Washington, D.C.— Today, House Small Business Committee Chairwoman Nydia M. Velázquez (D-NY) introduced a bill to establish a student loan debt forgiveness and deferment program for entrepreneurs. The Supporting America’s Young Entrepreneurs Act of 2021 seeks to lower one of the most prominent barriers to starting a business, outstanding student loan debt.
“Our nation is currently facing the dual crises of rising student loan debt and declining entrepreneurship,” said Chairwoman Velázquez. “High levels of student loan debt have helped make Millennials the least entrepreneurial generation in modern history. Today, debt is weighing down young people to the point where they are less likely to start businesses that provide good jobs and form the foundation of local economies.”
In 2021, outstanding student loan payments reached $1.7 trillion, eclipsing credit card debt and auto loan debt. A growing body of evidence shows that this debt burden is stifling rates of business startups. Economists have found that higher levels of student debt hurt overall business income and employment among business owners. For example, researchers at the Federal Reserve of Philadelphia found that an eight percent increase in total student debt in each county leads to 70 fewer new small businesses.
The crisis is also fueling persistent racial disparities in entrepreneurship. On average, Black and Hispanic students are more likely than white students to rely on student loans to pay for their education. These higher debt levels often lead to less appetite for taking risks associated with starting a small business among prospective entrepreneurs, helping maintain the racial wealth gap.
Velázquez’s bill would offer debt relief to student debt holders that launch businesses in economically distressed areas. The bill would provide three years of interest-free student loan deferment and up to $20,000 in forgiveness for the founders of small businesses in economically distressed areas. Employees working at startups would also be able to access $15,000 worth of forgiveness regardless of their location. Under the legislation, The Internal Revenue Service would not consider debt forgiveness as taxable income. Additionally, the bill would mandate creating a new Young Entrepreneurs Business Center at the Small Business Administration to manage the program.

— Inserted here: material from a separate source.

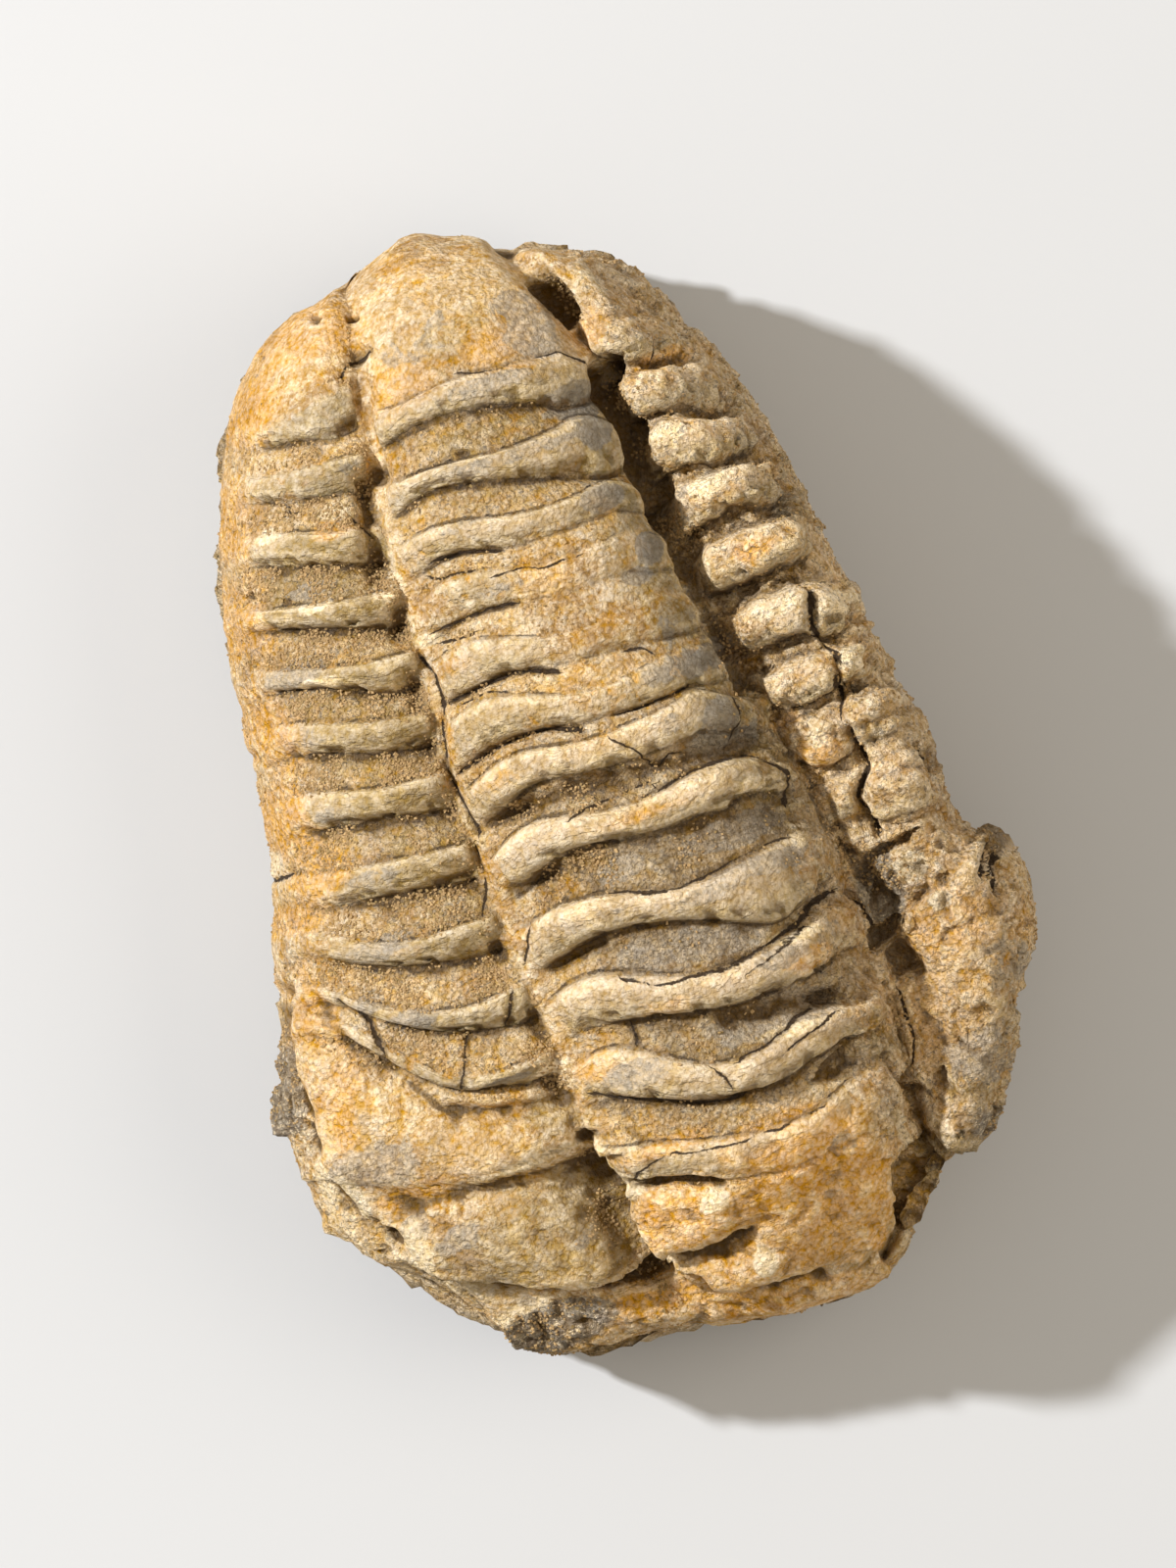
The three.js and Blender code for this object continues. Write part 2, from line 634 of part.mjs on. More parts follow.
// One closed loop: down the left side lobe, over the middle, down the right, and back under the stone.
function rowOfPoints(q) {
  const lobeShare = (step) => Math.sin((step / LOBE_STEPS - 0.5) * Math.PI);
  const row = [];
  for (let step = PLEURA_STEPS; step > 0; step -= 1) {
    row.push(bandedPoint(sidePoint, "left", q, SIDE_SHARES[step]));
  }
  for (let step = 0; step <= LOBE_STEPS; step += 1) {
    row.push(bandedPoint(lobePoint, "middle", q, lobeShare(step)));
  }
  for (let step = 1; step <= PLEURA_STEPS; step += 1) {
    row.push(bandedPoint(sidePoint, "right", q, SIDE_SHARES[step]));
  }

  // Under the margin the rock runs in and down to the flat.
  const left = placeAlong(LEFT_MARGIN, q);
  const right = placeAlong(RIGHT_MARGIN, q);
  const depth = MARGIN_HEIGHT * depthShare(q);
  const width = right.x - left.x;
  const inset = Math.min(UNDERCUT, width * 0.3);
  const under = (x, drop) => {
    const share = width > 0.01 ? (x - left.x) / width : 0.5;
    const point = left.clone().lerp(right, share);
    point.z -= drop;
    row.push({ point, q, part: "under", across: share * 2 - 1, back: 0 });
  };
  for (let step = 1; step <= FLANK_STEPS; step += 1) {
    const angle = (step / FLANK_STEPS) * (Math.PI / 2);
    under(right.x - inset * (1 - Math.cos(angle)), depth * Math.sin(angle));
  }
  for (let step = 1; step <= FLOOR_STEPS; step += 1) {
    under(mix(right.x - inset, left.x + inset, step / FLOOR_STEPS), depth);
  }
  for (let step = FLANK_STEPS - 1; step > 0; step -= 1) {
    const angle = (step / FLANK_STEPS) * (Math.PI / 2);
    under(left.x + inset * (1 - Math.cos(angle)), depth * Math.sin(angle));
  }
  return row;
}

// Rows: few where the ends curl under, and six to a segment, placed where the band profile turns.
function rowPlaces() {
  const tail = [-2.52, -2.35, -2.1, -1.8, -1.45, -1.1, -0.75, -0.4, -0.1];
  const segment = [0.01, 0.16, 0.42, 0.54, 0.75, 0.95];
  const head = [0.25, 0.5, 0.75, 1, 1.25, 1.5, 1.75, 2, 2.25, 2.5, 2.75, 3, 3.2, 3.38, 3.5, 3.57];
  const places = [...tail];
  for (let n = 0; n < 12; n += 1) places.push(...segment.map((share) => n + share));
  return [...places, ...head.map((share) => 12 + share)];
}

// ---- Relief: how far each point moves out along the smooth body's normal ----
function ribs({ q, part, across }) {
  if (part === "under") return 0;
  const bands = BANDS[part];
  const place = part === "middle" ? q : q + PLEURA_OFFSET;
  const shows = [0, 1, 2].map((n) => stepped(bands.map((band, k) => [k + 1, band.shows[n]]), place));
  const height = stepped(BAND_PROFILE, place - Math.floor(place));
  const end = 1 - ramp(place, bands.length, bands.length + 0.3);
  if (part === "middle") {
    const show = mix(shows[1], shows[across < 0 ? 0 : 2], Math.abs(across));
    return RING_RELIEF * show * ramp(q, 0.1, 0.9) * end * (1 - Math.abs(across) ** 8) * height;
  }
  const relief = part === "left" ? RIB_RELIEF : KNOB_RELIEF;
  return relief * shows[1] * ramp(place, 0.3, 0.9) * end * (1 - 0.85 * ramp(across, 0.7, 0.97)) * height;
}

function features({ x, y, z }) {
  let height = 0;
  for (const [depth, half, ...points] of GROOVES) {
    height -= depth * bell(nearest(points, x, y).distance / half);
  }
  for (const [drop, run, ...points] of LEDGES) {
    const { distance, side } = nearest(points, x, y);
    const reach = 1 - ramp(distance, run * 0.8, run * 3);
    height -= (drop / 2) * reach * side * ramp(distance, 0, 0.8);
  }
  for (const [lx, ly, lz, rx, ry, rz, tall] of [...LUMPS, ...PITS]) {
    const distance = Math.hypot((x - lx) / rx, (y - ly) / ry, (z - lz) / rz);
    height += tall * (1 - ramp(distance, 0.35, 1.5));
  }
  return height;
}

// Smoothest on the rings, rougher on the flanks and the crushed right side, and broken rock underneath.
function roughness({ point, part, across, back }) {
  const coarse = noise(point, 6) * 0.5 + noise(point, 2.7) * 0.5;
  const flank = part === "middle" ? 0 : ramp(Math.abs(across), 0.6, 0.95);
  const crushed = ramp(point.x, 7, 10);
  return coarse * (back ? 0.32 + 0.35 * flank + 0.3 * crushed : 0.95);
}

// The worn flat stays a true plane, and the rock round it rises a little.
function settle(point) {
  const [x, y] = [(point.x - FLAT_MIDDLE[0]) / FLAT_RADII[0], (point.y - FLAT_MIDDLE[1]) / FLAT_RADII[1]];
  const outside = ramp(Math.hypot(x, y), 1, 1.35);
  point.z = Math.max(point.z, 0.9 * outside);
  if (point.z < 1.6) point.z *= outside;
}

// ---- Build the mesh ----
function buildStone() {
  const rows = rowPlaces().map(rowOfPoints);
  const columns = rows[0].length;
  const at = (i, j) => rows[i][(j + columns) % columns].point;
  const tip = (knot) => new THREE.Vector3(knot[1], knot[2], knot[3]);

  const shaped = rows.map((row, i) =>
    row.map((spot, j) => {
      const down = at(Math.min(i + 1, rows.length - 1), j).clone().sub(at(Math.max(i - 1, 0), j));
      const over = at(i, j + 1).clone().sub(at(i, j - 1));
      const normal = down.cross(over).normalize();
      const relief = spot.back ? ribs(spot) : 0;
      const move = relief + features(spot.point) * (spot.back || spot.point.z > 5 ? 1 : 0);
      const point = spot.point.clone().addScaledVector(normal, move + roughness(spot));
      if (!spot.back) settle(point);
      return point;
    }),
  );

  const positions = [];
  const indices = [];
  const add = (p) => positions.push(p.x - OUTLINE_MIDDLE[0], p.y - OUTLINE_MIDDLE[1], p.z);
  shaped.forEach((row) => row.forEach(add));
  add(tip(TAIL_TIP));
  add(tip(HEAD_TIP));
  const tailTip = shaped.length * columns;
  const headTip = tailTip + 1;
  const index = (i, j) => i * columns + (j % columns);

  for (let j = 0; j < columns; j += 1) {
    indices.push(tailTip, index(0, j), index(0, j + 1));
    indices.push(headTip, index(shaped.length - 1, j + 1), index(shaped.length - 1, j));
    for (let i = 0; i < shaped.length - 1; i += 1) {
      const [a, b] = [index(i, j), index(i, j + 1)];
      const [c, d] = [index(i + 1, j), index(i + 1, j + 1)];
      const acrossOne = shaped[i][j].distanceTo(shaped[i + 1][(j + 1) % columns]);
      const acrossTwo = shaped[i][(j + 1) % columns].distanceTo(shaped[i + 1][j]);
      if (acrossOne < acrossTwo) indices.push(a, c, d, a, d, b);
      else indices.push(a, c, b, b, c, d);
    }
  }
  const geometry = new THREE.BufferGeometry();
  geometry.setAttribute("position", new THREE.Float32BufferAttribute(positions, 3));
  geometry.setIndex(indices);
  geometry.computeVertexNormals();
  return geometry;
}

const stone = new THREE.MeshStandardMaterial({ color: 0x9a7a4a, roughness: 0.92, metalness: 0 });
const fossil = new THREE.Mesh(buildStone(), stone);
fossil.name = "fossil_trilobite";

const group = new THREE.Group();
group.add(fossil);
export default group;
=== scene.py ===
# %% [markdown]
# # A fossil trilobite
# The object is one piece of stone, 73 mm long, that keeps the back of a trilobite in relief: a middle lobe
# crossed by rings, a side lobe with ribs on either hand, a tail that curls over and a broken head shield.
# It is one mesh, and the notebook makes it in the order in which a sculptor would: the smooth body first,
# then the ribs, then the single grooves and lumps, then the rough rock, and last the colour.

# %% The frame
import json
import math
import bpy
import numpy as np
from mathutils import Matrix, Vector

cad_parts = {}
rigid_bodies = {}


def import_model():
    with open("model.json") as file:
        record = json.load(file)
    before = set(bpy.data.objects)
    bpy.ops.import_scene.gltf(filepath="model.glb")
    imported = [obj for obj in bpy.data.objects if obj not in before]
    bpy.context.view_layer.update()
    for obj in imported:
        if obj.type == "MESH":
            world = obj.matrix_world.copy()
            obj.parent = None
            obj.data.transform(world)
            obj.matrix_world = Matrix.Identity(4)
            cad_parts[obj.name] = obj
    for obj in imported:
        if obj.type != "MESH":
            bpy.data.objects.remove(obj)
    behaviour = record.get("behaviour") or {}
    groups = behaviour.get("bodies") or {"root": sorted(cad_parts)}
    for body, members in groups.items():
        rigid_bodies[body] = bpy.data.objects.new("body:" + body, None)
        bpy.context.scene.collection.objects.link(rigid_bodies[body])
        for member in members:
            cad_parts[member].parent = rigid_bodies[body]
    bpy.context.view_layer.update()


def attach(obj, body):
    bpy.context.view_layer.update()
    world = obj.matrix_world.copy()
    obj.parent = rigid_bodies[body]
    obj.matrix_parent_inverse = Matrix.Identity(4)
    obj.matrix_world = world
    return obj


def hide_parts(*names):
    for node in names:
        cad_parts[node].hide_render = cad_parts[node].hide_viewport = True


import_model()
MM = 0.001

# %% [markdown]
# ## Camera
# The stone lies on its flat and the camera looks straight down on it, from far enough away that the high
# middle lobe isn't drawn much larger than the low margin. A long lens does that without moving anything.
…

“America’s decades-long slide in entrepreneurship has the potential to hamper our recovery from the COVID and extend the economic fallout from this crisis,” said Chairwoman Velázquez. “If we want young people to play a meaningful role in the entrepreneurial ecosystem that powers our economy, we must reduce the burden of student loans.”
The bill is cosponsored by committee members Rep. Judy Chu (D-CA); Rep. Dwight Evans (D-PA); Rep. Andy Kim (D-NJ); and Rep. Dean Phillips (D-MN) Chairman, Subcommittee on Oversight, Investigations, and Regulations.